Trade professionals are renowned for being gruff straight-talkers. That’s not anything to be ashamed of, and it provides effective communication for most of your job-related tasks that need to be accomplished. Dealing with sensitive issues of human behavior requires more tact, however. Here are some tips from human resources professionals about how to conduct difficult conversations about unacceptable personal habits or behavior.

1. Seek the employee’s permission to provide feedback. Even though you’re the employee’s manager, start by letting the person know you have some feedback you’d like to share and arrange a meeting. Don’t have this conversation in front of any other co-workers.

2. Ease into the conversation. Let the person know that this discussion you are about to have will be difficult for both of you. It’s not easy to talk to someone about taking a shower every day!

3. Don’t pass the buck. As a manager, it’s your responsibility to provide feedback to your staff even if it’s an issue you don’t want to address. Don’t dodge your responsibility by stating you’re doing this only because a number of other people have complained. This only intensifies the embarrassment, and makes the person receiving the feedback more defensive. If it’s their concern, it’s your concern as well.

4. Don’t beat around the bush. Choose your words carefully, but don’t get so hung up on euphemisms that the employee doesn’t know what you’re talking about. Example: “You’ve used some language around women working in this company that they find offensive, and it needs to stop.”

5. Come prepared with facts. Document as specifically as possible the times and places the disruptive behavior occurred. This will minimize those “no, I didn’t” defenses that are the natural reaction to accusations.

6. State the consequences. Don’t assume that the employee understands why the behavior cited is a problem. For instance, with the previous example, using vulgar language not only is offensive to many people, it also creates an atmosphere that could lead to sexual harassment lawsuits, or cause valued employees to seek a job elsewhere. Bad body odor contributes to bad morale, and could reduce productivity. Slovenly dress compromises the company’s image as an industry leader, and so on.

7. Conclude on a positive note. Tell the person the positive impact that changing the behavior will have on his/her overall job evaluation. Anyone can make mistakes, but it’s a sign of good character to rectify mistakes and show improvement.

8. Reach an agreement about what the individual will do to change the behavior. Set a due date – tomorrow, in some cases. Set a timeframe to review the progress if needed. For example, if the employee is dressing inappropriately, let the person know that starting tomorrow, wearing jean shorts/halter tops/whatever will not be permitted. This is easier to do if you already have a company dress code in writing, and the behavior cited violated that code. If not, it’s time to put it in writing for all to see, not just the individual who was called to task. Without a written policy, that individual could be justified in complaining that you’re only “picking” on him.

9. Document the discussion. This needs to be included in the employee’s file, and can be used as a reference for future conversations.

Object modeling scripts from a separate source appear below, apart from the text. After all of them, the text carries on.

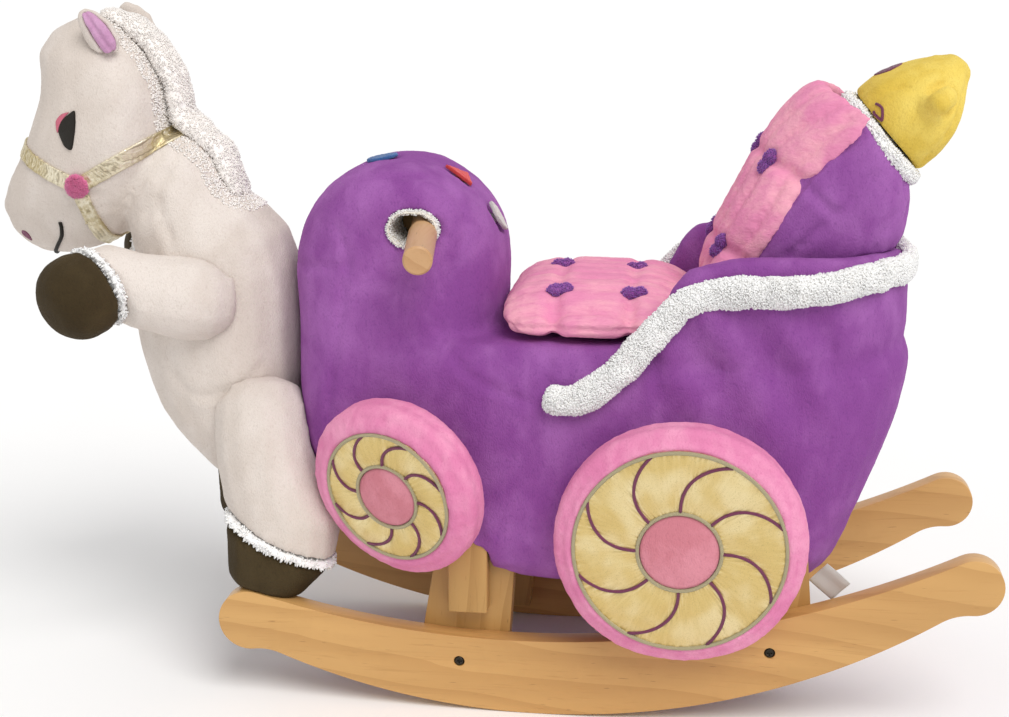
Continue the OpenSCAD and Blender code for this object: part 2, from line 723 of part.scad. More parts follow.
module crown_knobs(grow = 0)
    for (s = [-1, 1]) translate([-4, s * 47, 47]) rotate([s * -60, 0, 0]) {
        translate([0, 0, -8]) cylinder(r1 = 13 + grow, r2 = 8 + grow, h = 16, $fn = 32);
        translate([0, 0, 9]) sphere(r = 9 + grow, $fn = 32);
    }

module crown() color([0.9, 0.8, 0.32]) on_crown() {
    difference() {
        translate([0, 0, band_t - 5]) crown_skin();
        translate([-100, -100, -50]) cube([200, 200, 50 + band_t + ease]);
    }
    crown_knobs();
}

module crown_band() color([0.9, 0.89, 0.84])
    difference() {
        on_crown() stuffed([[-4, 0, 0, 52, 39, 2.4], [-4, 0, band_t / 2, 56, 43, 2.4],
            [-4, 0, band_t, 52, 40, 2.4]], n = 1);
        back_cushion_skin(ease);
    }

// ---- Wheels ----

// Places children with +Z along the axis of a wheel, outwards on the left side
module on_wheel(at, turn, lean) {
    translate(at) rotate([0, 0, -turn]) rotate([90 + lean, 0, 0]) children();
}

module tyre(d, face_d) {
    rim = wheel_t / 2 - 2;
    difference() {
        rotate_extrude($fn = 96) {
            translate([0, -wheel_t / 2]) square([d / 2 - rim, wheel_t]);
            translate([0, -wheel_t / 2 + rim]) square([d / 2, wheel_t - 2 * rim]);
            for (s = [-1, 1]) translate([d / 2 - rim, s * (wheel_t / 2 - rim)]) circle(r = rim, $fn = 48);
        }
        translate([0, 0, wheel_t / 2 - 4]) cylinder(d = face_d, h = 10, $fn = 96);
    }
}

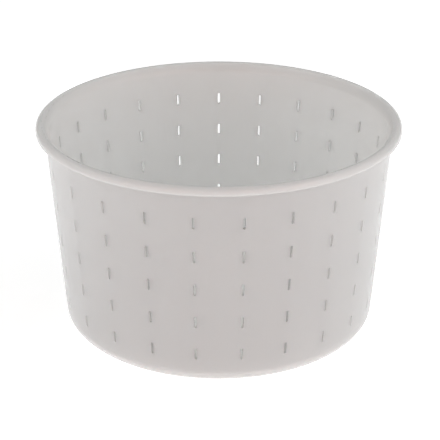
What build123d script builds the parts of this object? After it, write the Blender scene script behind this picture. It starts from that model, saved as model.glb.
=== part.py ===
"""Round cheese mould for soft and semi-hard cheese: one injection-moulded polypropylene tub.

The tub is a single moulding. Its wall tapers so that cheeses and nested moulds slide out, its
rim is a rounded bead to lift it by, and whey drains through upright slots in the wall and
through rings of slots in the base. Millimetres, +Z up, origin on the axis in the plane that the
mould stands on.
"""
from build123d import *
import math
import os

# Driving dimensions
rim_radius = 80.0  # outermost radius, at the bead
height = 94.0
wall = 1.8  # wall thickness, measured square to the axis
wall_radius_at_base = 69.2  # outer wall line carried down to the plane it stands on
wall_radius_at_rim = 76.1  # outer wall, just under the bead
base_corner = 7.0  # outside radius between wall and base

# Rim bead
bead_underside = 90.0  # height where the wall meets the bead
bead_skirt = 3.4  # drop from the top of the bead to the foot of its outer face
bead_crest_radius = 76.6  # inner edge of the crest, before rounding
bead_mouth_drop = 2.8  # drop from the crest to the crease on the inner wall
bead_round = 2.2
bead_foot_round = 0.7
bead_root_round = 0.8
crease_round = 5.0  # soft flare from the inner wall up into the bead

# Base
floor_thickness = 2.0
foot_recess = 1.0  # how far the underside is set up inside the foot ring
foot_ring_inner_radius = 57.0
foot_bevel = 1.0

# Drain slots
slot_width = 1.0
slot_length = 5.4
wall_slot_columns = 23
wall_slot_rows = 5
wall_slot_lowest = 14.7  # height of the lowest row's centres
wall_slot_pitch = 15.5  # height between rows
base_slot_rings = (12.0, 25.0, 38.0, 51.0)  # radii of the slots' centres
base_slot_pitch = 14.0  # spacing aimed for round each ring


def wall_radius(z):
    """Outer radius of the wall at a height."""
    slope = (wall_radius_at_rim - wall_radius_at_base) / bead_underside
    return wall_radius_at_base + slope * z


def inner_radius(z):
    """Radius of the cavity at a height."""
    return wall_radius(z) - wall


def radial_plane(angle, radius):
    """Upright plane facing outwards at an angle from the rear (+Y), with its Y axis up."""
    outwards = Vector(math.sin(math.radians(angle)), math.cos(math.radians(angle)), 0)
    return Plane(origin=outwards * radius, x_dir=Vector(0, 0, 1).cross(outwards), z_dir=outwards)


floor_top = foot_recess + floor_thickness
inner_corner = base_corner - wall
crease_height = height - bead_mouth_drop
skirt_foot = height - bead_skirt

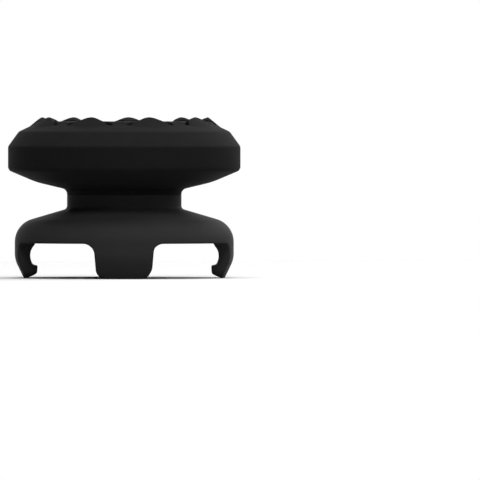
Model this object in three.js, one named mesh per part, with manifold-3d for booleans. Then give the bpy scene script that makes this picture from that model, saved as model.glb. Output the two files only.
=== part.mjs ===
// A clip-on thumb grip for a thumbstick: a soft cap with a diamond tread, on a rigid base with four clips
import * as THREE from 'three';
import { mergeVertices } from 'three/addons/utils/BufferGeometryUtils.js';
import Module from 'manifold-3d';

// Socket for the stick's head, and the clips that hold it (all lengths in millimetres)
const socketRadius = 9.67;
const ceilingHeight = 5.05;
const ceilingRounding = 0.5;
const rimGrooveHeight = 1.9;
const rimGrooveDepth = 0.26;
const rimGrooveGap = 0.1;
const barbDepth = 0.47;
const barbHeight = 1.25;
const barbRounding = 0.25;
const leadInWidth = 0.95;
const leadInRise = 0.42;
const tipFlat = 0.15;
const clipBendHeight = 1.88;
const clipBendRounding = 2.7;

// Outline of a clip seen from outside, and the windows between the clips
const windowBand = 1.52;
const clipHalfWidthTop = 3;
const clipHalfWidthBottom = 2.7;
const clipCornerRounding = 1;
const clipRootRounding = 1.15;

// Domed skirt over the socket, and the neck
const clipWall = 1.39;
const roofThickness = 1.95;
const skirtSlopeDeg = 16.5;
const skirtRounding = 2.4;
const neckRadius = 5.78;
const neckHeight = 2;
const neckRootRounding = 0.35;
const neckTopRounding = 0.75;
const collarHeight = 0.6;

// Cap, from its underside up to the crests of the tread
const capRadius = 11.74;
const undersideInnerSlopeDeg = 13;
const undersideOuterSlopeDeg = 22.5;
const undersideOuterWidth = 3.04;
const undersideRounding = 6;
const sideHeight = 2.35;
const sideBottomRounding = 0.45;
const sideTopRounding = 0.4;
const bevelWidth = 1.04;
const bevelDrop = 1.4;
const bevelRounding = 0.3;
const shoulderWidth = 1;
const shoulderDrop = 0.54;
const rimWidth = 1.2;
const rimDrop = 0.98;

// Diamond tread: two families of spiral grooves cross in a shallow dish, and the rim rises in crests
const crestCount = 9;
const crestTurnDeg = 17.6;
const dishDepth = 1.3;
const spiralSlope = 0.82;
const padOverhang = 2.35;
const grooveDepth = 0.45;
const grooveShare = 0.055;
const padPillow = 0.1;
const waveWidth = 2.5;
const waveDrop = 0.8;
const valleyDrop = 0.8;
const valleySlope = 0.6;
const hubRadius = 2;
const hubRise = 0.1;
const moatWidth = 0.35;
const moatDepth = 0.4;

// Spigot and flange of the base, moulded into the cap
const spigotRadius = 3.6;
const flangeOverhang = 0.72;
const flangeThickness = 1.2;
const flangeCover = 1.07;
const spigotClearance = 0.3;

// Fineness of the round surfaces
const turnSegments = 60;
const arcSegments = 3;

const capColour = 0x131313;
const baseColour = 0x1e1e1f;

// Heights and radii that follow from the sizes above
const slope = (degrees) => Math.tan(THREE.MathUtils.degToRad(degrees));
const barbRadius = socketRadius - barbDepth;
const tipRadius = barbRadius + leadInWidth;
const windowHeight = ceilingHeight - windowBand;
const skirtRadius = socketRadius + clipWall;
const skirtRootHeight = ceilingHeight + roofThickness;
const skirtEdgeHeight = skirtRootHeight - (skirtRadius - neckRadius) * slope(skirtSlopeDeg);
const undersideHeight = skirtRootHeight + neckHeight;
const partingHeight = undersideHeight - collarHeight;
const undersideBendRadius = capRadius - undersideOuterWidth;
const undersideBendHeight = undersideHeight + (undersideBendRadius - neckRadius) * slope(undersideInnerSlopeDeg);
const sideBottomHeight = undersideBendHeight + undersideOuterWidth * slope(undersideOuterSlopeDeg);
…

10. Follow up. When confronted, most people will shape up for a while, but it’s hard to break bad habits, and slipping back into the old mode of behavior is common. If the behavior resurfaces, confront it immediately. Depending on the situation, disciplinary action may be called for.

Don’t let these situations linger for months. While it may be uncomfortable for you to address these behavioral issues, rest assured it doesn’t get any easier with time.

Also, don’t forget that all disciplinary conversations and actions become easier if you can fall back on written rules of behavior. After all, it’s hard to call someone on the carpet for inappropriate dress if what’s appropriate isn’t spelled in an employee handbook – same with abusive/vulgar language, personal hygiene and so on. Spell out, in writing, what’s expected from every employee, and make it a condition of continued employment with your company.